[Begin DATA SUPPLIED]

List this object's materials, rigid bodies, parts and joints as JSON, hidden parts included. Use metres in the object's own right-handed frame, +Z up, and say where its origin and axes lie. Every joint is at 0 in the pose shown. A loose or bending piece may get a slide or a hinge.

[End DATA SUPPLIED]
[Begin DATA SUPPLIED]

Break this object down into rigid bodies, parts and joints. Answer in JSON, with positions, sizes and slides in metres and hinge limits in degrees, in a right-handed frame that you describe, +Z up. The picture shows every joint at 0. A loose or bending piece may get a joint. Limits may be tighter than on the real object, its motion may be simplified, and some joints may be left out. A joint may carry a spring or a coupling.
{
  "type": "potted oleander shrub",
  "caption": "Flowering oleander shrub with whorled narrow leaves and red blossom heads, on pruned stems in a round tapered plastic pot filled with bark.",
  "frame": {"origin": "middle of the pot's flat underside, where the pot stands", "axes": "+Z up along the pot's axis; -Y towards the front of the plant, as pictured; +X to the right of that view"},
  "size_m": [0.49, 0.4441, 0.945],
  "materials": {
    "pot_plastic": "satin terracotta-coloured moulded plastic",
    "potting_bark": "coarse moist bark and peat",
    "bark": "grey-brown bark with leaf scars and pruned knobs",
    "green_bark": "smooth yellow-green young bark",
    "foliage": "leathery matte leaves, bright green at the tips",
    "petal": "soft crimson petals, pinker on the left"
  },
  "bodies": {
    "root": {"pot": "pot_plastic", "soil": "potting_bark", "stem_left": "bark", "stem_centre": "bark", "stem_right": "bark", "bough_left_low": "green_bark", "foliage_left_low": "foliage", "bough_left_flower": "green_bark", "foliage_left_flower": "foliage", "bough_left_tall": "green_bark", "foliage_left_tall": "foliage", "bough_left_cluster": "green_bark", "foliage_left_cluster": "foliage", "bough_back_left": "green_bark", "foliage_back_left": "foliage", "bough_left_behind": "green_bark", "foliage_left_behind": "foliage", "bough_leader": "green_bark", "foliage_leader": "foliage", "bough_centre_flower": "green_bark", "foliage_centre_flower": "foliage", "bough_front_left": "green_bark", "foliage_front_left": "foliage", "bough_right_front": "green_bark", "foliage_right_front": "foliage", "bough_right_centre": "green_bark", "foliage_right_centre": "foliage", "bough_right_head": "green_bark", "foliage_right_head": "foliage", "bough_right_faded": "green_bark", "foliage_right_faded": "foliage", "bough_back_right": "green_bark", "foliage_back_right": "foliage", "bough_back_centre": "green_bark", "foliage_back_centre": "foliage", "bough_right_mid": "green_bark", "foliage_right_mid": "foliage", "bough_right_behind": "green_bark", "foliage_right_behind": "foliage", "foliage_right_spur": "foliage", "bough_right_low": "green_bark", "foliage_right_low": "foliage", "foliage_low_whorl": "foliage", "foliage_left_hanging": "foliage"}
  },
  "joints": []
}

[End DATA SUPPLIED]

YOUR OBJECTIVE -> From the entries above, extract each line containing "materials".

ANSWER TO THE PROBLEM ->
List this object's materials, rigid bodies, parts and joints as JSON, hidden parts included. Use metres in the object's own right-handed frame, +Z up, and say where its origin and axes lie. Every joint is at 0 in the pose shown. A loose or bending piece may get a slide or a hinge.
  "materials": {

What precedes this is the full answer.